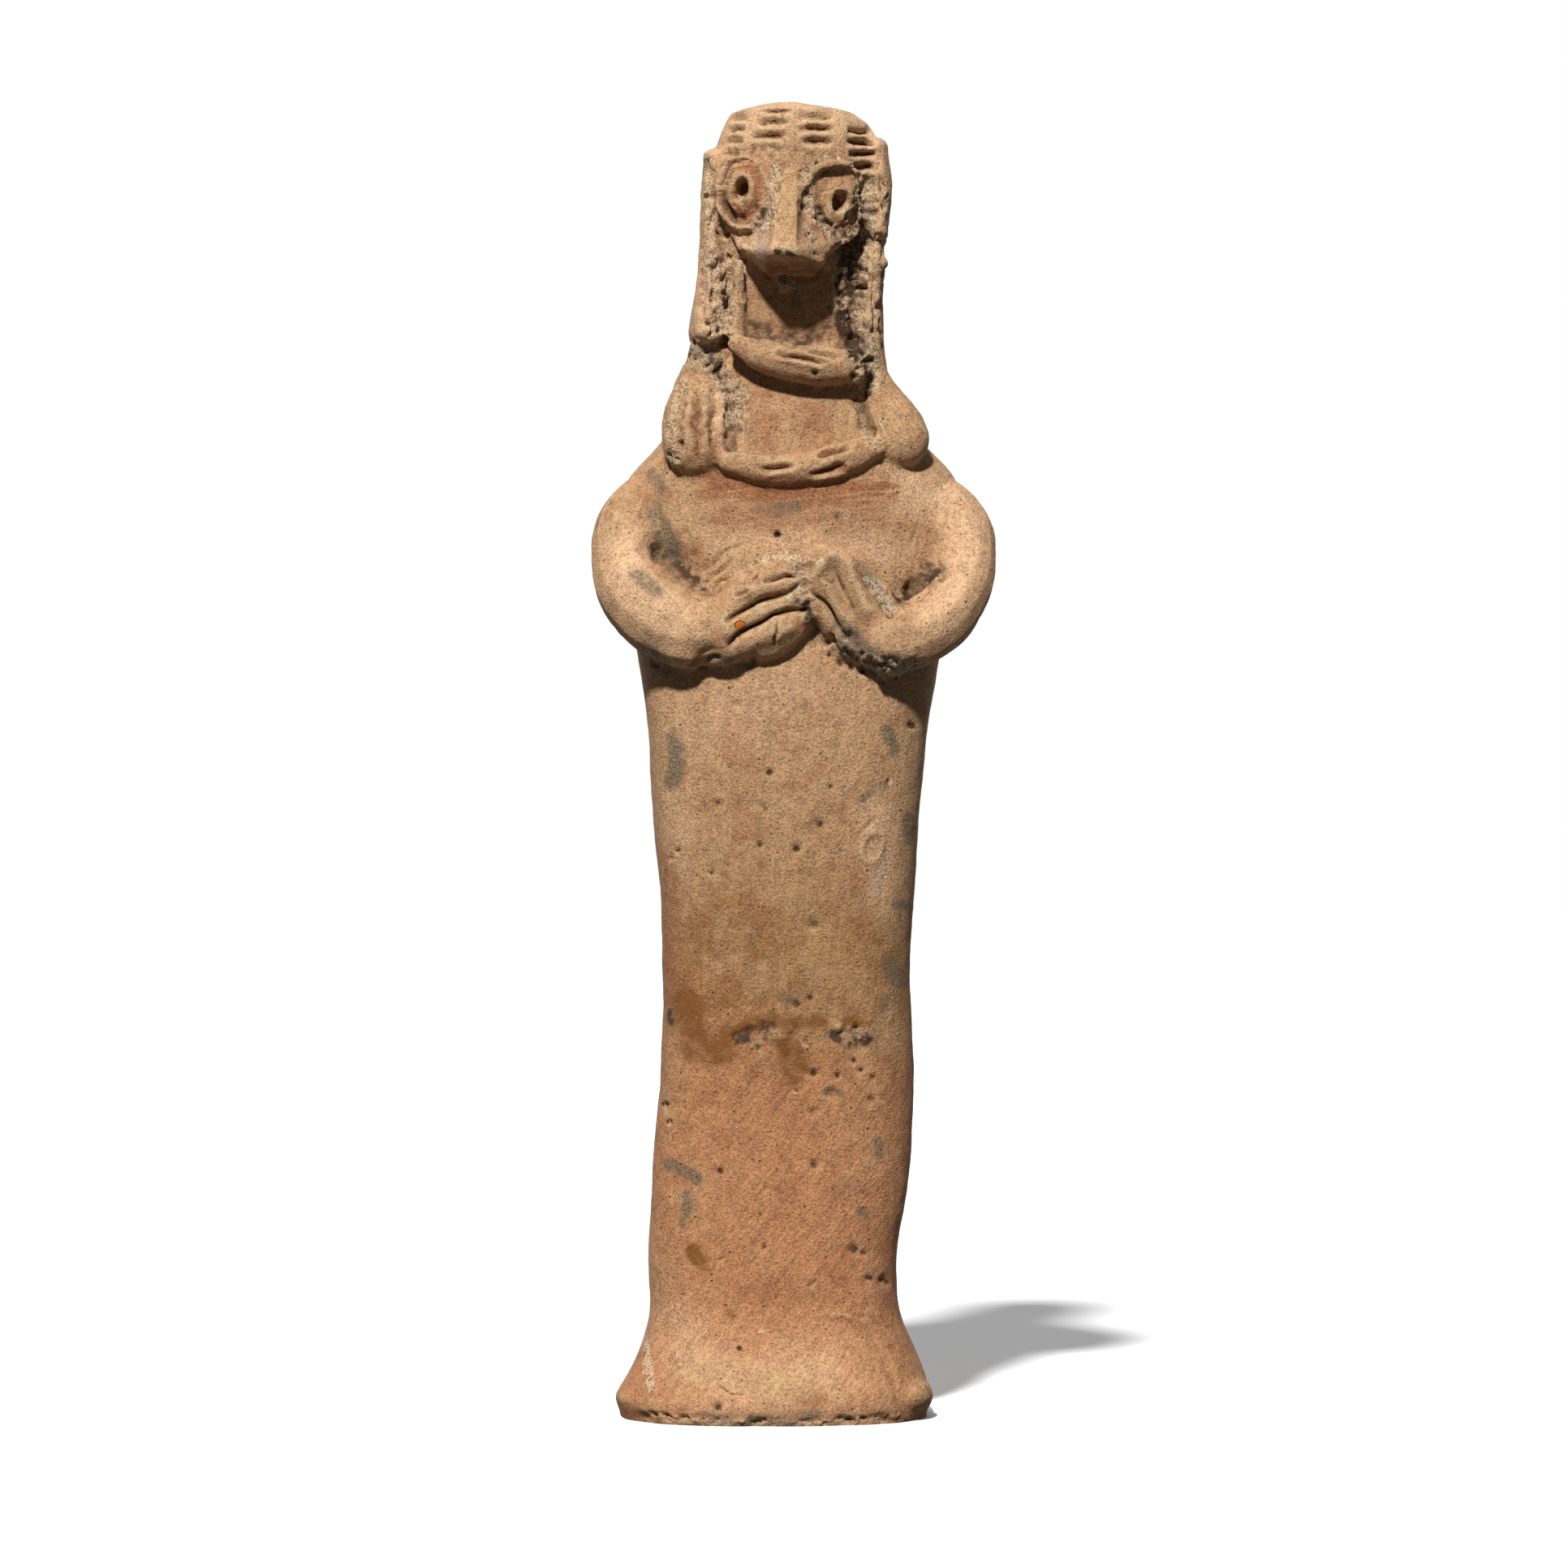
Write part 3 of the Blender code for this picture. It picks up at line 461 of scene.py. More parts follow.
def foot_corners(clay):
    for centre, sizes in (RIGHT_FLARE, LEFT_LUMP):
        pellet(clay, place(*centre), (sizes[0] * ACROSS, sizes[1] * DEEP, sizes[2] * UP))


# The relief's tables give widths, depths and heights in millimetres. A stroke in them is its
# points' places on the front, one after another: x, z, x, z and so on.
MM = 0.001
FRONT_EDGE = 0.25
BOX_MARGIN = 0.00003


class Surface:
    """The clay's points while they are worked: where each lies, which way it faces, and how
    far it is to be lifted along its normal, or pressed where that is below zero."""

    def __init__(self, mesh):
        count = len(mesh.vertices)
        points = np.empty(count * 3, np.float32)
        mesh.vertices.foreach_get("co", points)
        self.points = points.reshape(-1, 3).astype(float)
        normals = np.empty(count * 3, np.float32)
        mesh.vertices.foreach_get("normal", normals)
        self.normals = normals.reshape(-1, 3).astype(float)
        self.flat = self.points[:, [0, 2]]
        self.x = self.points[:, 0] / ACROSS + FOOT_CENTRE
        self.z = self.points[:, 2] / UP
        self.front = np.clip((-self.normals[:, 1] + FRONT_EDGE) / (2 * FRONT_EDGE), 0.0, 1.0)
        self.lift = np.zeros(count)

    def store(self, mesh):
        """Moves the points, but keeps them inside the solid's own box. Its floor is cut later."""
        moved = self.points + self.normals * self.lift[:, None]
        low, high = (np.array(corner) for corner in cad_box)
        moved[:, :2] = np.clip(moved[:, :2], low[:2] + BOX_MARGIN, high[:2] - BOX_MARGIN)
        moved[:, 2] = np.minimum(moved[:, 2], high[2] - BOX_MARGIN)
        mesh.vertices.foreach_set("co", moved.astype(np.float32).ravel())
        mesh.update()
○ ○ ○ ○
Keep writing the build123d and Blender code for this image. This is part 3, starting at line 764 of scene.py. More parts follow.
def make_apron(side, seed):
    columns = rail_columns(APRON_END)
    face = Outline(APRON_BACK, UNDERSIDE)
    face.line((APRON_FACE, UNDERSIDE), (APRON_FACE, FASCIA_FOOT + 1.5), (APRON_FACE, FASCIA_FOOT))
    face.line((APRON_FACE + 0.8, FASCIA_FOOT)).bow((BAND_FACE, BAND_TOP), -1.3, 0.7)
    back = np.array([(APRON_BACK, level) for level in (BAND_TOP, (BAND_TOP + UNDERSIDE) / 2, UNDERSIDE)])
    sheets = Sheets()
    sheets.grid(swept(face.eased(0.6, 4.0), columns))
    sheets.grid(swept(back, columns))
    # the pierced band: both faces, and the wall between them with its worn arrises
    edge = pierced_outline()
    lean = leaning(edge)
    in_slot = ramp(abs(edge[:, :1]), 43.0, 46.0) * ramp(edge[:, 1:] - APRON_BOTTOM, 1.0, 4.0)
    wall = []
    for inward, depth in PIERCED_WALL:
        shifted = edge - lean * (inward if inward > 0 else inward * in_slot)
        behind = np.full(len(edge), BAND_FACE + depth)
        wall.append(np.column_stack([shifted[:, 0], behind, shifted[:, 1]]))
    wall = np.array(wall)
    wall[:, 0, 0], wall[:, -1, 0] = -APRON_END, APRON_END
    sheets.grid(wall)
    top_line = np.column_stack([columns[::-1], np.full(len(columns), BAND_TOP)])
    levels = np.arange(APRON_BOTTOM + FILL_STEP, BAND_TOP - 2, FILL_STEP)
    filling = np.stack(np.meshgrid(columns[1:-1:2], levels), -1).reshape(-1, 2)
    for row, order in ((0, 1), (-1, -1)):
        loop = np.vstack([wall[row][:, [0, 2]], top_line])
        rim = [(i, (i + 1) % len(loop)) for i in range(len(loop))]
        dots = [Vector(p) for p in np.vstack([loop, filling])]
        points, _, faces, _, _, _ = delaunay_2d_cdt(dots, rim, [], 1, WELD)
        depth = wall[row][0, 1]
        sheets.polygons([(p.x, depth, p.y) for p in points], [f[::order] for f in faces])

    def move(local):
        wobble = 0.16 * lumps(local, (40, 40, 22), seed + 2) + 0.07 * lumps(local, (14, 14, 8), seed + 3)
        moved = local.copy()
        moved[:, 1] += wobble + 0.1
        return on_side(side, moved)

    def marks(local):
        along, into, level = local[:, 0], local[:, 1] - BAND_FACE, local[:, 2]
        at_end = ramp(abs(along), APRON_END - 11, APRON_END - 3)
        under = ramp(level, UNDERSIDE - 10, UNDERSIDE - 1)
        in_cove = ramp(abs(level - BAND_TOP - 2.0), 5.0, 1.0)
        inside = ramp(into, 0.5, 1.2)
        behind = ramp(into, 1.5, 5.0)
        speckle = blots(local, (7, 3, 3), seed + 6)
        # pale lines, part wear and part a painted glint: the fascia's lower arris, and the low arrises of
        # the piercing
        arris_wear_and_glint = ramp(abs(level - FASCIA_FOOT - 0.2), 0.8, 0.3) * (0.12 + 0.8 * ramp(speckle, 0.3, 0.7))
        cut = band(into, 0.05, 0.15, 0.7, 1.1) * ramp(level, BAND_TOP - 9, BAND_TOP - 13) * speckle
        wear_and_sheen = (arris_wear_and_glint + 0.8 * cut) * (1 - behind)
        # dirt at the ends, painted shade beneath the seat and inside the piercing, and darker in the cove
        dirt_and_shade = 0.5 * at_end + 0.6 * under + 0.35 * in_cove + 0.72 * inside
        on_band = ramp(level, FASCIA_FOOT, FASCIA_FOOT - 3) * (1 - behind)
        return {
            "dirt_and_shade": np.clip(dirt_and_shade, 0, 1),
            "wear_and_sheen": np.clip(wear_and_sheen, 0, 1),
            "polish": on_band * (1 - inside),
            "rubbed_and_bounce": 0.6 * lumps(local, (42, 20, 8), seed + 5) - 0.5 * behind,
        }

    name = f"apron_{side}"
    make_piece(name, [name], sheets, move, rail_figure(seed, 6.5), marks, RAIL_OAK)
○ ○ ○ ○
* **EXERCISE AIM**:
Retype only what lies between the line bearing "Write part 3" and the line bearing "BOX_MARGIN = 0.00003", keeping both of those lines.

* **RESPONSE**:
Write part 3 of the Blender code for this picture. It picks up at line 461 of scene.py. More parts follow.
def foot_corners(clay):
    for centre, sizes in (RIGHT_FLARE, LEFT_LUMP):
        pellet(clay, place(*centre), (sizes[0] * ACROSS, sizes[1] * DEEP, sizes[2] * UP))


# The relief's tables give widths, depths and heights in millimetres. A stroke in them is its
# points' places on the front, one after another: x, z, x, z and so on.
MM = 0.001
FRONT_EDGE = 0.25
BOX_MARGIN = 0.00003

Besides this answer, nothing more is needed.